Which license applies to which component is usually indicated at the top of each file. If not, by default all files in the 'WarpCore' and 'WarpConduit' directories are licensed under the MIT license (see below). All files in the 'Warp' directory are licensed under the GPLv2 (see Warp/LICENSE.md). Either component may contain third-party (open source) software, used under their respective licensing terms.

MIT license (WarpCore, WarpConduit)

Copyright (c) 2014-2022 Pixelspark, Tommy van der Vorst

Permission is hereby granted, free of charge, to any person obtaining a copy of this software and associated documentation files (the "Software"), to deal in the Software without restriction, including without limitation the rights to use, copy, modify, merge, publish, distribute, sublicense, and/or sell copies of the Software, and to permit persons to whom the Software is furnished to do so, subject to the following conditions:

The above copyright notice and this permission notice shall be included in all copies or substantial portions of the Software.

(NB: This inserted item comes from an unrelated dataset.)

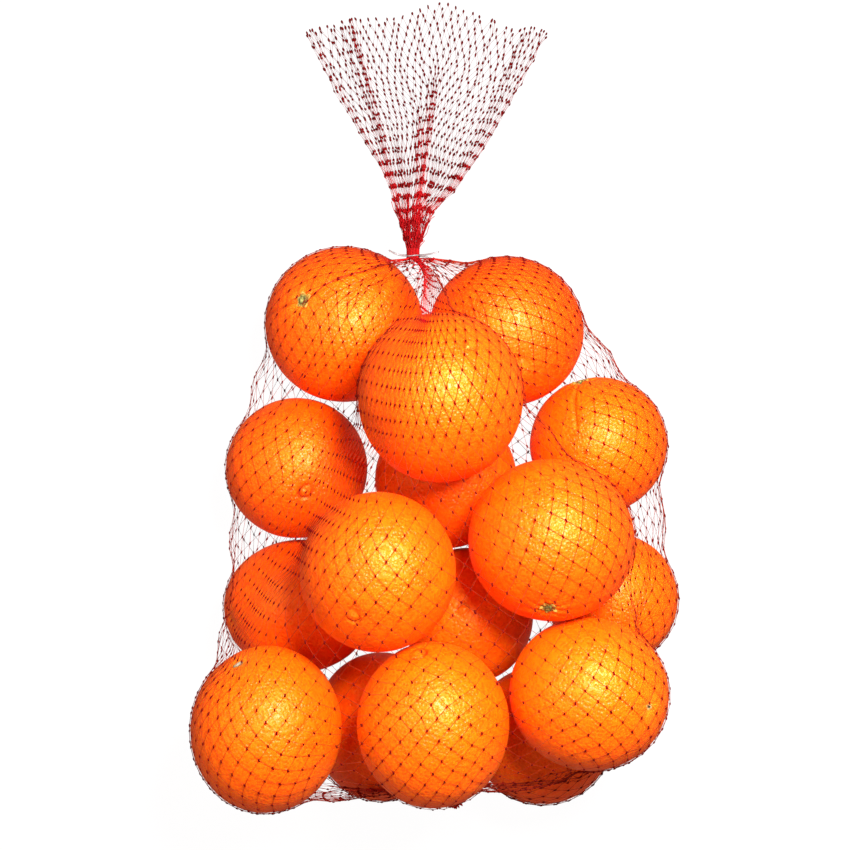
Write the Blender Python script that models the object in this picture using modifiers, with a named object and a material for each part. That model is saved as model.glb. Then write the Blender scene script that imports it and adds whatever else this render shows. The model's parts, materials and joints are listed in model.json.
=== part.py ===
"""Net of oranges: a tubular plastic mesh bag packed with sixteen oranges, lying on its back.

The bag is one filled solid: the taut skin of the net over the fruit, gathered
to a thin neck at both ends and fanned out into a flat ruffled tail beyond the
upper neck.  A small plastic tie grips each neck.

Units are metres.  +Z is up, +Y runs from the closed base to the tail, and the
origin is the middle of the footprint, on the surface the bag lies on.
"""
import math

import bmesh
import bpy
import numpy as np

MM = 0.001

# ---------------------------------------------------------------- dimensions
# Middle of the finished footprint, in the frame the pile is laid out in.
FOOTPRINT_MID = (9.17, 14.84)                    # mm

# The pile of fruit, mm: centre X, Y, Z, then half-widths along X, Y, Z.
# Ten oranges lie on the table and six sit in the hollows between them.
PILE = (
    (-42.8,   52.2,  41.4, 40.7, 40.7, 40.6),
    ( 42.9,   48.7,  40.4, 40.2, 39.2, 39.6),
    (  7.4,   13.3, 103.4, 40.2, 41.2, 40.5),
    (-67.1,  -22.5,  39.2, 37.2, 37.1, 37.1),
    ( 90.9,  -10.5,  36.9, 36.2, 36.2, 36.1),
    ( 11.0,  -28.2,  37.6, 37.5, 36.6, 36.8),
    ( 61.1,  -55.6,  98.3, 40.6, 39.6, 40.1),
    (-22.6,  -70.3, 104.4, 37.8, 38.6, 38.2),
    (-67.3,  -93.7,  36.7, 38.6, 33.6, 35.9),
    ( 98.5,  -91.1,  35.3, 34.6, 34.6, 34.5),
    ( 22.2,  -98.7,  35.2, 34.6, 34.3, 34.4),
    (-77.9, -149.2,  86.1, 37.3, 40.8, 39.0),
    (  3.9, -143.8, 104.0, 36.9, 39.7, 37.2),
    ( 80.2, -130.2,  97.9, 37.9, 36.8, 36.5),
    (-23.0, -158.8,  37.0, 35.2, 38.1, 36.2),
    ( 61.9, -163.8,  36.3, 36.7, 35.0, 35.5),
)

NET_CLEAR = 0.8          # mm, net skin outside the peel
NECK = (-6.2, 88.0, 55.0)        # mm, middle of the upper neck
NECK_R = 3.6                     # mm
BASE = (14.0, -186.5, 56.0)      # mm, middle of the lower neck
NECK_HALF = 2.4                  # mm, half length of the straight gathered part in each tie
BASE_R = 3.4                     # mm
BASE_STUB = 8.5                  # mm, cut end of the net beyond the lower tie
BASE_STUB_R = 6.5                # mm

TAIL_LEN = 141.0         # mm, neck to cut edge
TAIL_LEFT = -25.0        # degrees from +Y, left edge of the fan
TAIL_RIGHT = 29.5        # degrees from +Y, right edge of the fan
TAIL_END_Z = 7.0         # mm, height of the fan's middle at the cut edge
TAIL_HALF = 5.0          # mm, half thickness of the two loose layers
TAIL_WAVE = 4.0          # mm, height of the ruffles at the cut edge

TIE_WIRE = 0.85          # mm, half thickness of the tie
TIE_GAP = 0.5            # mm, tie to net
TIE_SPAN = 24.0          # mm, tip to tip over both arms of the upper tie
BASE_TIE_SPAN = 18.0     # mm, the same for the lower tie
TIE_ARM_W = 1.9          # mm
TIE_ARM_T = 1.1          # mm

AROUND = 64              # columns round the bag
BAG_ROWS = 38            # rows from neck to neck
TAIL_ROWS = 12           # rows in the tail
SETTLE = 420             # tension passes
BRIDGE = 0.85            # 1 bridges the hollows flat, 0 lets the skin sink in as a film would
FLAT_BELOW = 1.2         # mm, skin this close to the table lies flat on it


# -------------------------------------------------------------- the net skin
def hull_radius(centre, dirs):
    """Distance from the centre to the taut wrap of the pile along each direction."""
    k = np.arange(6000) + 0.5
    pz = 1.0 - 2.0 * k / 6000.0
    az = math.pi * (1.0 + 5.0 ** 0.5) * k
    rad = np.sqrt(1.0 - pz * pz)
    normals = np.stack([rad * np.cos(az), rad * np.sin(az), pz], axis=1)
    support = np.full(len(normals), -1e9)
    for cx, cy, cz, rx, ry, rz in PILE:
        c = np.array([cx, cy, cz]) - centre
        r = np.array([rx, ry, rz]) + NET_CLEAR
        support = np.maximum(support, normals @ c + np.linalg.norm(normals * r, axis=1))
    out = np.empty(len(dirs))
    for a in range(0, len(dirs), 512):
        d = dirs[a:a + 512] @ normals.T
        q = np.where(d > 0.05, support[None, :] / np.maximum(d, 0.05), 1e9)
        out[a:a + 512] = q.min(axis=1)
    return out


def push_off_fruit(p):
    """Move net points that dip into an orange back out to its skin."""
    for cx, cy, cz, rx, ry, rz in PILE:
        c = np.array([cx, cy, cz])
        r = np.array([rx, ry, rz]) + NET_CLEAR
        q = (p - c) / r
        s = np.linalg.norm(q, axis=-1, keepdims=True)
        inside = s < 1.0
        p = np.where(inside, c + (p - c) / np.maximum(s, 1e-6), p)
    p[..., 2] = np.maximum(p[..., 2], 0.0)
    return p


def bag_rings():
    """Rings of the bag from the lower neck to the upper neck, drawn tight over the pile."""
    fruit = np.array(PILE)
    centre = np.array([fruit[:, 0].mean(), fruit[:, 1].mean() - 4.0, 62.0])
    theta = 2.0 * math.pi * np.arange(AROUND) / AROUND
    grid = np.empty((BAG_ROWS + 1, AROUND, 3))
    for j in range(BAG_ROWS + 1):
        phi = math.pi * (0.03 + 0.94 * j / BAG_ROWS)
        grid[j, :, 0] = math.sin(phi) * np.cos(theta)
        grid[j, :, 1] = -math.cos(phi)
        grid[j, :, 2] = math.sin(phi) * np.sin(theta)
    reach = hull_radius(centre, grid.reshape(-1, 3)).reshape(BAG_ROWS + 1, AROUND, 1)
    grid = centre + grid * reach

    ring = np.stack([np.cos(theta), np.zeros(AROUND), np.sin(theta)], axis=1)
    grid[0] = np.array(BASE) + BASE_R * ring + np.array([0.0, NECK_HALF, 0.0])
    grid[-1] = np.array(NECK) + NECK_R * ring - np.array([0.0, NECK_HALF, 0.0])
    for _ in range(SETTLE):
        round_it = 0.5 * (np.roll(grid, 1, axis=1) + np.roll(grid, -1, axis=1))
        along = grid.copy()
        along[1:-1] = 0.5 * (grid[:-2] + grid[2:])
        target = 0.5 * (round_it + along)
        # a stretched mesh bridges from fruit to fruit: the outer of the two spans carries it
        out = grid - grid.mean(axis=1, keepdims=True)
        out /= np.maximum(np.linalg.norm(out, axis=-1, keepdims=True), 1e-6)
        lift = 0.5 * np.abs(((round_it - along) * out).sum(axis=-1, keepdims=True))
        target = target + BRIDGE * lift * out
        grid[1:-1] += 0.8 * (target[1:-1] - grid[1:-1])
        grid[1:-1] = push_off_fruit(grid[1:-1])
    low = grid[..., 2] < FLAT_BELOW
    grid[..., 2][low] = 0.0
    return grid


def smooth(t):
    return t * t * (3.0 - 2.0 * t)


def tail_rings():
    """Rings of the fan from just past the upper neck to the cut edge."""
    half = AROUND // 2
    rings = []
    for j in range(TAIL_ROWS + 1):
        s = j / TAIL_ROWS
        reach = NECK_HALF + (TAIL_LEN - NECK_HALF) * s
        spread = smooth(min(1.0, s * 3.6))
        ring = np.empty((AROUND, 3))
        for i in range(AROUND):
            top = i <= half
            u = i / half if top else (AROUND - i) / half        # 0 at the right edge, 1 at the left
            angle = math.radians(TAIL_RIGHT + (TAIL_LEFT - TAIL_RIGHT) * u)
            fan = np.array([math.sin(angle), math.cos(angle)]) * reach
            turn = math.pi * u
            rope = np.array([NECK_R * math.cos(turn), reach])
            xy = rope * (1.0 - spread) + fan * spread
            mid = TAIL_END_Z + (NECK[2] - TAIL_END_Z) * (1.0 - smooth(s))
            wave = TAIL_WAVE * s * math.sin(2.0 * math.pi * 3.0 * u + 0.7)
            body = NECK_R * (1.0 - s) + TAIL_HALF * s
            rise = max(0.0, math.sin(turn)) ** (1.0 - 0.5 * spread)
            lift = body * rise * (1.0 if top else -1.0)
            z = mid + lift + wave * rise
            z = max(0.0, z)
            ring[i] = (NECK[0] + xy[0], NECK[1] + xy[1], 0.0 if z < 0.6 else z)
        rings.append(ring)
    return rings


def stub_rings():
    """Short cut end of the net past the lower tie, from its tip to the tie."""
    theta = 2.0 * math.pi * np.arange(AROUND) / AROUND
    rings = []
    for s in (1.0, 0.6, 0.25, 0.0):
        frill = 1.0 + 0.18 * s * np.cos(6.0 * theta + 0.4)
        r = BASE_R + (BASE_STUB_R - BASE_R) * s * s
        ring = np.stack([r * frill * np.cos(theta),
                         np.full(AROUND, -NECK_HALF - (BASE_STUB - NECK_HALF) * s),
                         r * frill * np.sin(theta)], axis=1)
        rings.append(np.array(BASE) + ring)
    return rings


def make_net(collection, material):
    rings = stub_rings() + list(bag_rings()) + tail_rings()
    shift = np.array([FOOTPRINT_MID[0], FOOTPRINT_MID[1], 0.0])
    bm = bmesh.new()
    rows = [[bm.verts.new((p - shift) * MM) for p in ring] for ring in rings]
    for lower, upper in zip(rows[:-1], rows[1:]):
        for i in range(AROUND):
            k = (i + 1) % AROUND
            bm.faces.new((lower[i], upper[i], upper[k], lower[k]))
    hub = bm.verts.new((np.mean(rings[0], axis=0) - shift) * MM)
    for i in range(AROUND):
        bm.faces.new((hub, rows[0][i], rows[0][(i + 1) % AROUND]))
    last, half = rows[-1], AROUND // 2
    bm.faces.new((last[0], last[-1], last[1]))
    for i in range(1, half - 1):
        bm.faces.new((last[i], last[AROUND - i], last[AROUND - i - 1], last[i + 1]))
    bm.faces.new((last[half - 1], last[half + 1], last[half]))
    bmesh.ops.recalc_face_normals(bm, faces=bm.faces)
    bmesh.ops.triangulate(bm, faces=bm.faces)
    mesh = bpy.data.meshes.new("net")
    bm.to_mesh(mesh)
    bm.free()
    mesh.shade_smooth()
    net = bpy.data.objects.new("net", mesh)
    net.data.materials.append(material)
    collection.objects.link(net)
    return net


# -------------------------------------------------------------------- ties
def make_tie(name, collection, material, at, neck_r, span):
    """A ring round the gathered net with two short flat arms."""
    ring_r = neck_r + TIE_GAP + TIE_WIRE
    bpy.ops.mesh.primitive_torus_add(major_radius=ring_r * MM, minor_radius=TIE_WIRE * MM,
                                     major_segments=28, minor_segments=8,
                                     rotation=(math.pi / 2.0, 0.0, 0.0))
    tie = bpy.context.object
    bpy.ops.object.transform_apply(location=False, rotation=True, scale=True)
    arm_len = span / 2.0 - ring_r + 0.3
    bpy.ops.mesh.primitive_cube_add(size=1.0)
    arm = bpy.context.object
    arm.scale = (arm_len * MM, TIE_ARM_T * MM, TIE_ARM_W * MM)
    arm.location = ((ring_r - 0.3 + arm_len / 2.0) * MM, 0.0, 0.0)
    bpy.ops.object.transform_apply(location=True, rotation=False, scale=True)
    bevel = arm.modifiers.new("Bevel", "BEVEL")
    bevel.width = 0.25 * MM
    bevel.segments = 2
    mirror = arm.modifiers.new("Mirror", "MIRROR")
    mirror.use_axis = (True, False, False)
    mirror.use_clip = False
    mirror.merge_threshold = 0.00001
    arm.name = name + "_arms"
    arm.hide_render = True
    arm.display_type = "WIRE"
    union = tie.modifiers.new("Arms", "BOOLEAN")
    union.operation = "UNION"
    union.solver = "EXACT"
    union.object = arm
    tie.name = name
    tie.data.name = name
    tie.location = ((at[0] - FOOTPRINT_MID[0]) * MM, (at[1] - FOOTPRINT_MID[1]) * MM, at[2] * MM)
    arm.parent = tie
    tie.data.materials.append(material)
    arm.data.materials.append(material)
    for obj, home in ((tie, collection[0]), (arm, collection[1])):
        for c in list(obj.users_collection):
            c.objects.unlink(obj)
        home.objects.link(obj)
    return tie


def make_material(name, colour, roughness, metallic=0.0):
    mat = bpy.data.materials.new(name)
    mat.use_nodes = True
    shader = mat.node_tree.nodes["Principled BSDF"]
    shader.inputs["Base Color"].default_value = (*colour, 1.0)
    shader.inputs["Roughness"].default_value = roughness
    shader.inputs["Metallic"].default_value = metallic
    return mat


def main():
    for obj in list(bpy.data.objects):
        bpy.data.objects.remove(obj, do_unlink=True)
    parts = bpy.data.collections.new("net_of_oranges")
    cutters = bpy.data.collections.new("net_of_oranges_tools")
    bpy.context.scene.collection.children.link(parts)
    bpy.context.scene.collection.children.link(cutters)

    orange = make_material("orange_in_net", (0.90, 0.26, 0.02), 0.38)
    clear = make_material("tie_plastic", (0.86, 0.85, 0.83), 0.30)

    make_net(parts, orange)
    make_tie("tie", (parts, cutters), clear, NECK, NECK_R, TIE_SPAN)
    make_tie("tie_base", (parts, cutters), clear, BASE, BASE_R, BASE_TIE_SPAN)


main()
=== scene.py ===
"""Looks for the net of oranges: sixteen pored oranges inside a fine red knotted
mesh bag, tied at both ends, with its fanned two-layer tail."""
import json
import math

import bpy
import numpy as np
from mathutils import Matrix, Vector, kdtree
from mathutils.bvhtree import BVHTree

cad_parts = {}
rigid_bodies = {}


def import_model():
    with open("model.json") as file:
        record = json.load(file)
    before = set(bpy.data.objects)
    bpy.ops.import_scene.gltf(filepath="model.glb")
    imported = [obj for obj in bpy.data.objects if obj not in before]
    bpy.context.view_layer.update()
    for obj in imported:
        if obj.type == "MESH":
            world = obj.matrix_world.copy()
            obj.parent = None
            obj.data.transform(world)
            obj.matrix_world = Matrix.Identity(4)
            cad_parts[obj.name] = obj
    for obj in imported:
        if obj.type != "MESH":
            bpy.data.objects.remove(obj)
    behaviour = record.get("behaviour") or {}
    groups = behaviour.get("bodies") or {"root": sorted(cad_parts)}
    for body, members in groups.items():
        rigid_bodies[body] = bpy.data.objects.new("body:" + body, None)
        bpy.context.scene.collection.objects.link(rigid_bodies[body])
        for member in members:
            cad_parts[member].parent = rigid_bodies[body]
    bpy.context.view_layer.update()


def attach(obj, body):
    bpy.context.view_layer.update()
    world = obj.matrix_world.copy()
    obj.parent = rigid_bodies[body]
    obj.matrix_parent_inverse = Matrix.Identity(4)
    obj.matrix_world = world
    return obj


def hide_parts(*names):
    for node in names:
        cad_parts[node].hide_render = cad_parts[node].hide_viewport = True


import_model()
MM = 0.001

# --------------------------------------------------------------- the layout
# Middle of the footprint in the frame the pile is laid out in, mm.
MID = np.array([9.17, 14.84, 0.0])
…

THE SOFTWARE IS PROVIDED "AS IS", WITHOUT WARRANTY OF ANY KIND, EXPRESS OR IMPLIED, INCLUDING BUT NOT LIMITED TO THE WARRANTIES OF MERCHANTABILITY, FITNESS FOR A PARTICULAR PURPOSE AND NONINFRINGEMENT. IN NO EVENT SHALL THE AUTHORS OR COPYRIGHT HOLDERS BE LIABLE FOR ANY CLAIM, DAMAGES OR OTHER LIABILITY, WHETHER IN AN ACTION OF CONTRACT, TORT OR OTHERWISE, ARISING FROM, OUT OF OR IN CONNECTION WITH THE SOFTWARE OR THE USE OR OTHER DEALINGS IN THE SOFTWARE.

Contributing

We welcome contributions of all kinds - from typo fixes to complete refactors and new features. Just be sure to contact us if you want to work on something big, to prevent double effort. You can help in the following ways:

  • Open an issue with suggestions for improvements
  • Submit a pull request (bug fix, new feature, improved documentation)

Note that before we can accept any new code to the repository, we need you to confirm in writing that your contribution is made available to us under the terms of the MIT license.